STATED PROBLEM: Scan the records below for the line containing "# Lip, rolled" and the line containing "obj.parent = empty". Copy both, plus every line between, exactly.

RECORDS PROVIDED:
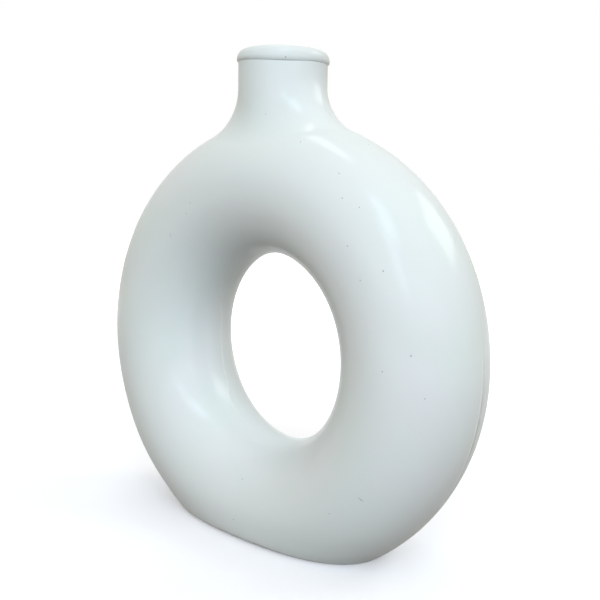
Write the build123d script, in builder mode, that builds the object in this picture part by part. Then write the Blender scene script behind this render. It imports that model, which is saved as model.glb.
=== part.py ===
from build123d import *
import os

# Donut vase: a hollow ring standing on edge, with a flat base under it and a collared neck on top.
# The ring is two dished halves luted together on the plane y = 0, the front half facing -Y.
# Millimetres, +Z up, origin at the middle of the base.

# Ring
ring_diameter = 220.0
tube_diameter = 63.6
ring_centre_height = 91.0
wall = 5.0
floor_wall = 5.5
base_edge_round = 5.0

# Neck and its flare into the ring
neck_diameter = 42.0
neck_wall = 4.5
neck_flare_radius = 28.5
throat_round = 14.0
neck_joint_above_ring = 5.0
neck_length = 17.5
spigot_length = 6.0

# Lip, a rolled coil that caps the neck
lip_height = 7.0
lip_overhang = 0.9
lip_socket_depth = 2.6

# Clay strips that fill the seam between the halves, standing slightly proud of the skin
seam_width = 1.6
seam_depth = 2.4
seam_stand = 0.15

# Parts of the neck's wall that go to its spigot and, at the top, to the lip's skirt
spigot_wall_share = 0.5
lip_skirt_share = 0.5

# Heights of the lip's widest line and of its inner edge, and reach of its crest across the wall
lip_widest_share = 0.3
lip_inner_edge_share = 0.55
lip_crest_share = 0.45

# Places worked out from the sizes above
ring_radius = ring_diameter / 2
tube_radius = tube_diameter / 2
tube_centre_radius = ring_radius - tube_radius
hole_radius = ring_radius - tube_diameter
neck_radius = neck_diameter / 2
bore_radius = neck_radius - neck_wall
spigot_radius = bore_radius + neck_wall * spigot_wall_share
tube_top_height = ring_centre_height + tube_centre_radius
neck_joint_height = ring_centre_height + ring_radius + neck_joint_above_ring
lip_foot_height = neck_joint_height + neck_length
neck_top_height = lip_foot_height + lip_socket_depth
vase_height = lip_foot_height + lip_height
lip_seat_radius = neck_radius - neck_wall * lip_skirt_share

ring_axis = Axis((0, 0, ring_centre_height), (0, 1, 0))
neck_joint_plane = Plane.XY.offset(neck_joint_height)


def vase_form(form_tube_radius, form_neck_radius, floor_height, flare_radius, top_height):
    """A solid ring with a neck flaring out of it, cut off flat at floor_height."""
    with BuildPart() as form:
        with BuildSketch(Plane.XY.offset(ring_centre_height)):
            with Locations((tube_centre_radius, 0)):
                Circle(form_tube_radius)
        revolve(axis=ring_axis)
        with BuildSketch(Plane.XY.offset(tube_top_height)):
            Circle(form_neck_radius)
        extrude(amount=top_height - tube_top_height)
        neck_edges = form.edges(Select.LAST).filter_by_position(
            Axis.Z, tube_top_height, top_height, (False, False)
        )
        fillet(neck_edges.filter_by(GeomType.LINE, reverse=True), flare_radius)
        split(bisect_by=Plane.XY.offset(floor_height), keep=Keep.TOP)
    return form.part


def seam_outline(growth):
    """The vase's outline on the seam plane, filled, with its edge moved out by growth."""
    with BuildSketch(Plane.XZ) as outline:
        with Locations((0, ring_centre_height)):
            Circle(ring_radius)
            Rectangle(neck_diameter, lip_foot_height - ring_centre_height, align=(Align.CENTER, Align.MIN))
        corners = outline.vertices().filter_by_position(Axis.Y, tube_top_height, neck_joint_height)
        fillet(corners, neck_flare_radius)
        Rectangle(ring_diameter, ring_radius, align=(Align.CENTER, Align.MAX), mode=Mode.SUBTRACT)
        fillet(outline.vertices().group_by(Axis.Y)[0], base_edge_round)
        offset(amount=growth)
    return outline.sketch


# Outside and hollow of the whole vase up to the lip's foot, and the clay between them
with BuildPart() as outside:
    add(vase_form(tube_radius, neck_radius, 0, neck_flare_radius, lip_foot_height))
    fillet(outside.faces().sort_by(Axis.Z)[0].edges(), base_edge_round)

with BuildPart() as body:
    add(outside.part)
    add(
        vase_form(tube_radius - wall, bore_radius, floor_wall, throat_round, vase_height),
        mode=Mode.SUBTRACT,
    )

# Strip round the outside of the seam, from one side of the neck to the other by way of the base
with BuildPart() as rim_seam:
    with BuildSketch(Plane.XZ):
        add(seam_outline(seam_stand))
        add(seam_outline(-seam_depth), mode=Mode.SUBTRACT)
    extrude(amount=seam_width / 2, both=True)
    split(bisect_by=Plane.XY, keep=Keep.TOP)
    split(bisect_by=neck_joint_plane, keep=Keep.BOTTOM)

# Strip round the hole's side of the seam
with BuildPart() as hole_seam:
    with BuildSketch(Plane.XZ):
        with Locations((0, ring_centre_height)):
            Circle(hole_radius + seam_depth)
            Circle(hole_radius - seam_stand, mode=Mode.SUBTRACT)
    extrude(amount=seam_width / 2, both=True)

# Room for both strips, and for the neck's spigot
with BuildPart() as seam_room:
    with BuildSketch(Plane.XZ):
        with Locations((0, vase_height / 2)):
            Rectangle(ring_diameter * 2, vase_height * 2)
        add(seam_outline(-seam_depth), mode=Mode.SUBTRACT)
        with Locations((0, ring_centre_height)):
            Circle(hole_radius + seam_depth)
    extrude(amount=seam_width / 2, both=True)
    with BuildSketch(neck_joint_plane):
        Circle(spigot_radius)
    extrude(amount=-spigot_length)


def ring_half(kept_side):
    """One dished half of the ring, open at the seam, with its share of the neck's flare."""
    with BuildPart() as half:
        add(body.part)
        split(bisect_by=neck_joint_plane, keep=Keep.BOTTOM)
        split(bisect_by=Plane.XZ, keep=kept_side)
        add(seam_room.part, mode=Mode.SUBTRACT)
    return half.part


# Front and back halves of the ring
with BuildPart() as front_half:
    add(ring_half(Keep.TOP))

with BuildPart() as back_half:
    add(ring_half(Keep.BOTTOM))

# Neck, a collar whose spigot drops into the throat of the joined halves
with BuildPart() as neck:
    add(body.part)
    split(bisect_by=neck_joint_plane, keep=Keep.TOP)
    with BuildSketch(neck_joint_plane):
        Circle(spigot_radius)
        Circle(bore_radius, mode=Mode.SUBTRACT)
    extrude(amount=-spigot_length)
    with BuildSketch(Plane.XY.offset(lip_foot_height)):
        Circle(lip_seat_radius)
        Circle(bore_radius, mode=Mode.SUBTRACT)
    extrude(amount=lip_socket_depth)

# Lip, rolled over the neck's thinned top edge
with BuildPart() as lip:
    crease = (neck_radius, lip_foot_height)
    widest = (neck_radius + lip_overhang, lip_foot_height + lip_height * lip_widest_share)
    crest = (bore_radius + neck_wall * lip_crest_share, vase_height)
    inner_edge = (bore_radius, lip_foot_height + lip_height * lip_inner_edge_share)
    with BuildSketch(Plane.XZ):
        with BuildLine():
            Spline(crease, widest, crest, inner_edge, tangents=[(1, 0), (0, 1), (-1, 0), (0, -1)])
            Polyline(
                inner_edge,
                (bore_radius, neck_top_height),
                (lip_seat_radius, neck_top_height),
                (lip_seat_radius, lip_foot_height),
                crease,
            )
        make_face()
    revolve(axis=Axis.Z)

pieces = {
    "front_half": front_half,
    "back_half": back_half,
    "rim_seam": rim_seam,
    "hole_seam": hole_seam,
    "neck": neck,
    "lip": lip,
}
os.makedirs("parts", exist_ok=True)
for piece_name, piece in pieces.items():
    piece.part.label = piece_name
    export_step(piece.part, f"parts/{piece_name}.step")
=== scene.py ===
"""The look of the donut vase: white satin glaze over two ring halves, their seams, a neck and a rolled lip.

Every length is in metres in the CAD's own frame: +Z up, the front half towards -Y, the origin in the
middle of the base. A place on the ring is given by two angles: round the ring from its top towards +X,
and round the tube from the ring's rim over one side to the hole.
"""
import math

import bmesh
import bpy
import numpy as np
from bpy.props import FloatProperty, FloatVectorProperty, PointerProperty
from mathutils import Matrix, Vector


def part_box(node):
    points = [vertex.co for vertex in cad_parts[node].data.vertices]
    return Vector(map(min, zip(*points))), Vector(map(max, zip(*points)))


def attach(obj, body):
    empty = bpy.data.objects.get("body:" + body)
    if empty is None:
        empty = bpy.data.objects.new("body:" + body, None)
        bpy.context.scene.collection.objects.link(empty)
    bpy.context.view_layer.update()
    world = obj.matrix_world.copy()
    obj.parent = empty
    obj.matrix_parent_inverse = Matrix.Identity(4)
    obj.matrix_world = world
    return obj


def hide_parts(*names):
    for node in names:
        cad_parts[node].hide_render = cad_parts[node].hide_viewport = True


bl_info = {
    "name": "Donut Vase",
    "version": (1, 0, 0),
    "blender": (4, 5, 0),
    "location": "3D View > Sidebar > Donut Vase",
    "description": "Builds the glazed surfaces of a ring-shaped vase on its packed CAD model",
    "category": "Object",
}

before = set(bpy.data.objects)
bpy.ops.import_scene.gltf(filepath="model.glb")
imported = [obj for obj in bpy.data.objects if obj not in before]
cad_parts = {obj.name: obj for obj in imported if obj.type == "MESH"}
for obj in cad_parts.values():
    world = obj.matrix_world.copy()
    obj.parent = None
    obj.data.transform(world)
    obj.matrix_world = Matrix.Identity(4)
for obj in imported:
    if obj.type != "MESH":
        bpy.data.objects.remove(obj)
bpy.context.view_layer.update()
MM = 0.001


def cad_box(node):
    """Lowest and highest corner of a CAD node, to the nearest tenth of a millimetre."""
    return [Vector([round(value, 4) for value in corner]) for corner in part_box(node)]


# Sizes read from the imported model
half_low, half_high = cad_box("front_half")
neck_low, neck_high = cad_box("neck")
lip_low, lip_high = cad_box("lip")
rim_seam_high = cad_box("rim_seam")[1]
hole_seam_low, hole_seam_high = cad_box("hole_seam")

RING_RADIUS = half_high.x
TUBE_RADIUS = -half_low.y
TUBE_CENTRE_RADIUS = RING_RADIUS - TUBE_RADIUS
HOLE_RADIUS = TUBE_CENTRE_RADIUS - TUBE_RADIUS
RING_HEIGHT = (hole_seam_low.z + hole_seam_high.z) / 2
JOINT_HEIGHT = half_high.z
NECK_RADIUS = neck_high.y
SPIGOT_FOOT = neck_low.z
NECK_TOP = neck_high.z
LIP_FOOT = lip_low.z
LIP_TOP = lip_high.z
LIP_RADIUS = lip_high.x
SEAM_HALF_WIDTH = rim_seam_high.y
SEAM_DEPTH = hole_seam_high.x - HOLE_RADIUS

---

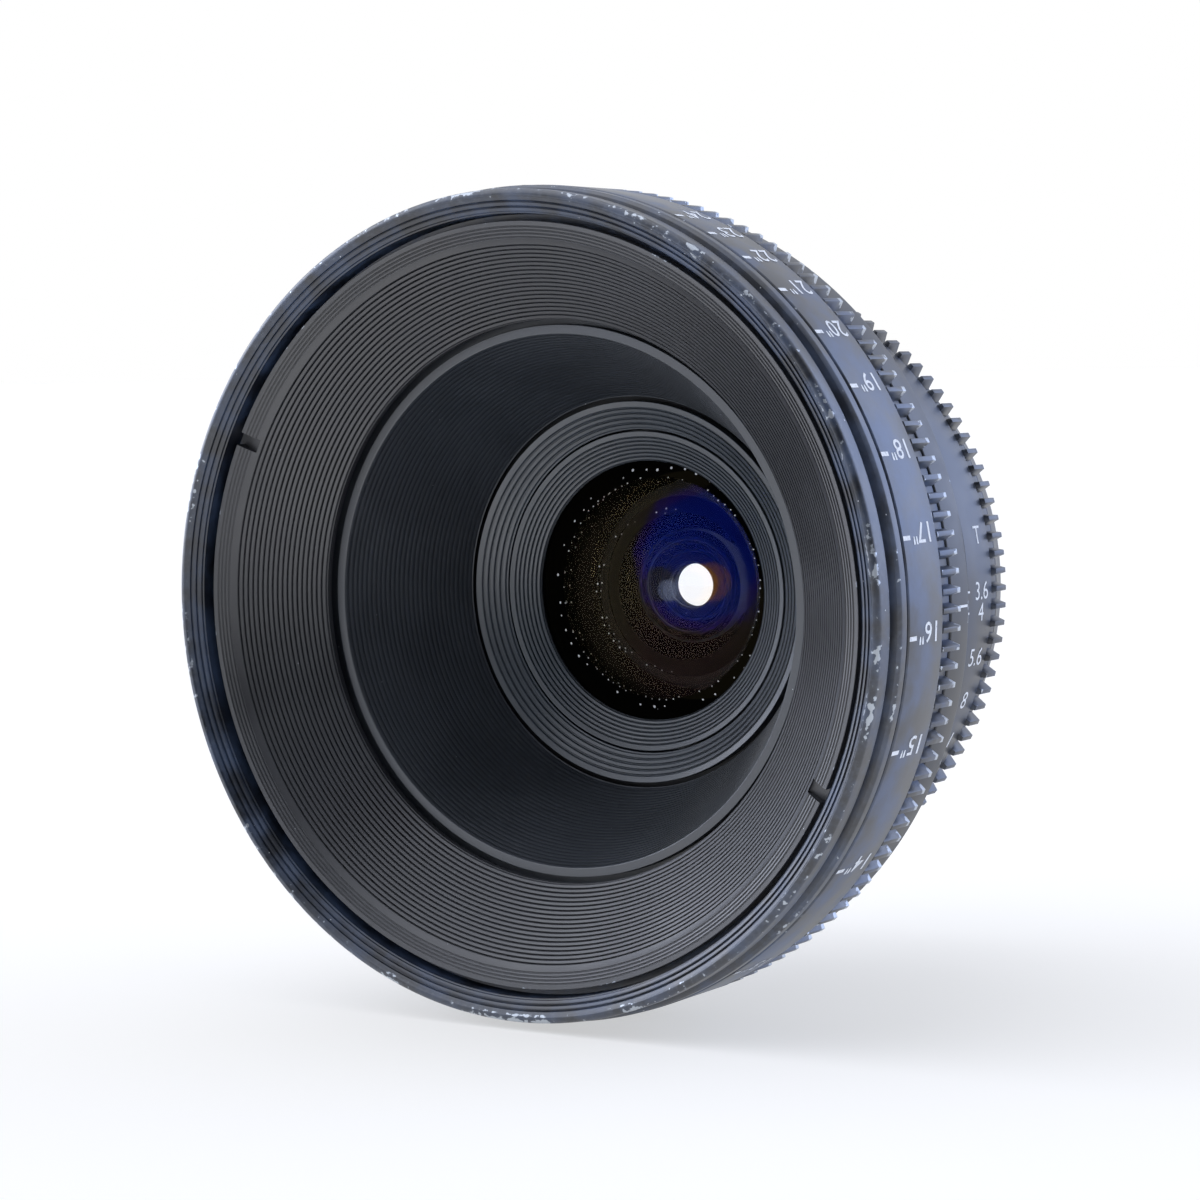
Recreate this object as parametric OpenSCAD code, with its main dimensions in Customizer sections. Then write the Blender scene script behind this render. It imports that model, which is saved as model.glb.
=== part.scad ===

ANSWER BELOW:
# Lip, rolled over the neck's thinned top edge
with BuildPart() as lip:
    crease = (neck_radius, lip_foot_height)
    widest = (neck_radius + lip_overhang, lip_foot_height + lip_height * lip_widest_share)
    crest = (bore_radius + neck_wall * lip_crest_share, vase_height)
    inner_edge = (bore_radius, lip_foot_height + lip_height * lip_inner_edge_share)
    with BuildSketch(Plane.XZ):
        with BuildLine():
            Spline(crease, widest, crest, inner_edge, tangents=[(1, 0), (0, 1), (-1, 0), (0, -1)])
            Polyline(
                inner_edge,
                (bore_radius, neck_top_height),
                (lip_seat_radius, neck_top_height),
                (lip_seat_radius, lip_foot_height),
                crease,
            )
        make_face()
    revolve(axis=Axis.Z)

pieces = {
    "front_half": front_half,
    "back_half": back_half,
    "rim_seam": rim_seam,
    "hole_seam": hole_seam,
    "neck": neck,
    "lip": lip,
}
os.makedirs("parts", exist_ok=True)
for piece_name, piece in pieces.items():
    piece.part.label = piece_name
    export_step(piece.part, f"parts/{piece_name}.step")
=== scene.py ===
"""The look of the donut vase: white satin glaze over two ring halves, their seams, a neck and a rolled lip.

Every length is in metres in the CAD's own frame: +Z up, the front half towards -Y, the origin in the
middle of the base. A place on the ring is given by two angles: round the ring from its top towards +X,
and round the tube from the ring's rim over one side to the hole.
"""
import math

import bmesh
import bpy
import numpy as np
from bpy.props import FloatProperty, FloatVectorProperty, PointerProperty
from mathutils import Matrix, Vector


def part_box(node):
    points = [vertex.co for vertex in cad_parts[node].data.vertices]
    return Vector(map(min, zip(*points))), Vector(map(max, zip(*points)))


def attach(obj, body):
    empty = bpy.data.objects.get("body:" + body)
    if empty is None:
        empty = bpy.data.objects.new("body:" + body, None)
        bpy.context.scene.collection.objects.link(empty)
    bpy.context.view_layer.update()
    world = obj.matrix_world.copy()
    obj.parent = empty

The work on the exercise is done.